The method they employed is this: A tiny piece of genetic code is inserted by means of a nanoparticle with slight negative charge, so that it is attracted to cells known as dendritic immune cells which form part of the body’s lymphatic system, located in the bone marrow, spleen and lymph nodes.

These cells are responsible for locating foreign cells in the body, processing antigens (any substance that is likely to invoke an immune response) and presenting rogue cells to T lymphocytes or killer T cells, which then destroy such cells. Cancer cells often evade this mechanism as they look very similar to normal cells.

The piece of code results in the creation of an antigen, a cancer molecule that provides a prototype, a biological photograph as it were, to immune cells on the hunt.

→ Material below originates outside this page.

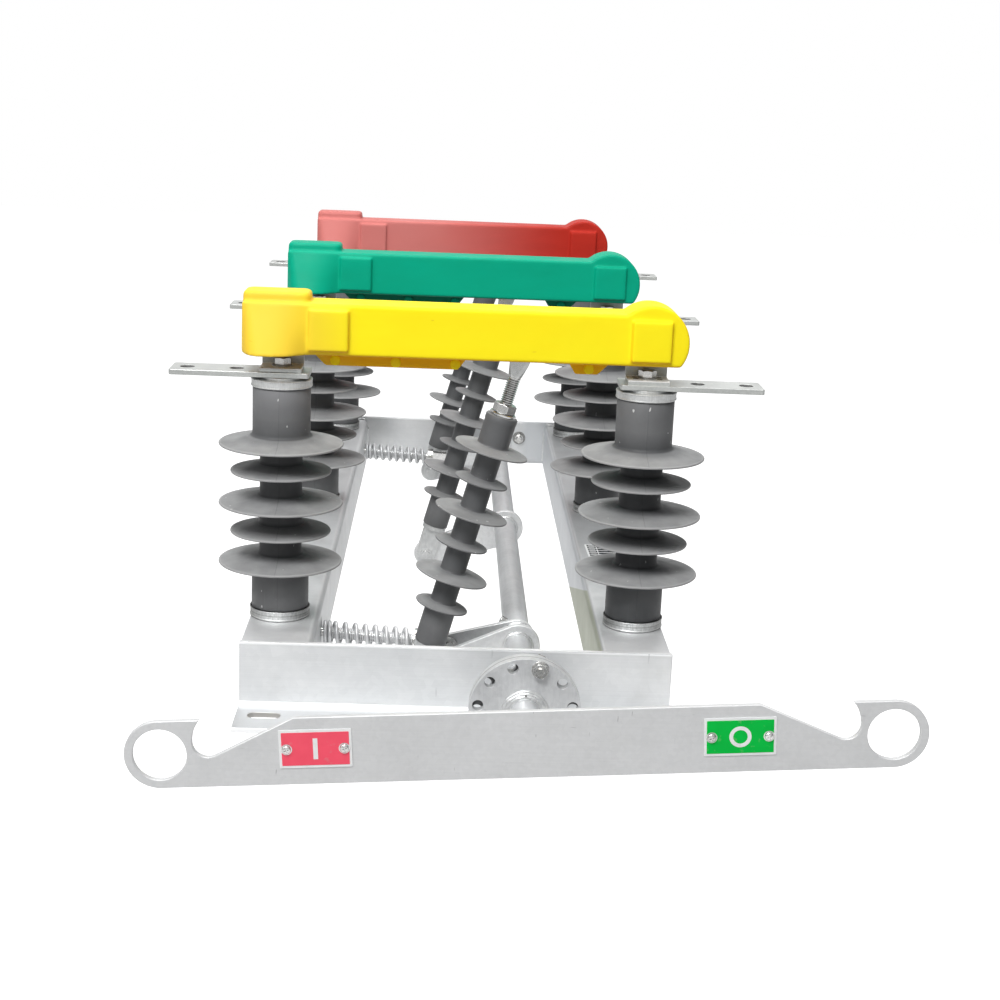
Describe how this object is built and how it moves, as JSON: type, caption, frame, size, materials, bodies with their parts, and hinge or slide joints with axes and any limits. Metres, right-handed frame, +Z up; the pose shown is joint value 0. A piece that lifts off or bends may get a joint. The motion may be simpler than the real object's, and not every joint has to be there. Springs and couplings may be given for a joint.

Thus, it harnesses the human body’s natural anti-virus defence system, a treatment mechanism known as immunotherapy.

The researchers successfully demonstrated a strong response from the T cells against the tumour.

Scientists have previously engineered immune cells to recognise cancer cells outside the body, but this is the first time they have proved that it can happen inside cells.

These results have been drawn from experimentation on mice and a clinical trial involving three skin cancer patients, who could tolerate the treatment.

The genetic code to be inserted would be crafted by studying the genetic profile of the tumour in question. It can be programmed for any type of cancer, and scientists could develop a custom vaccine which would not only fight the disease but perhaps also prevent its return

“The vaccines are fast and inexpensive to produce, and virtually any tumour antigen can be encoded by RNA. The approach introduced here may be regarded as a universally applicable novel vaccine class for cancer immunotherapy.”  the lead author of the study Professor Ugur Sahin was quoted as saying in the Telegraph. He is the managing director of Translational Oncology at the University Medical Centre of the Johannes Gutenberg University, Mainz, Germany.

Dr Aine McCarthy, a senior science information officer at Cancer Research UK, while accepting that this research paved the way for a new type of treatment vaccine for melanoma patients, cautioned that larger clinical trials were needed to confirm these results, and to find out whether it works for other types of cancer.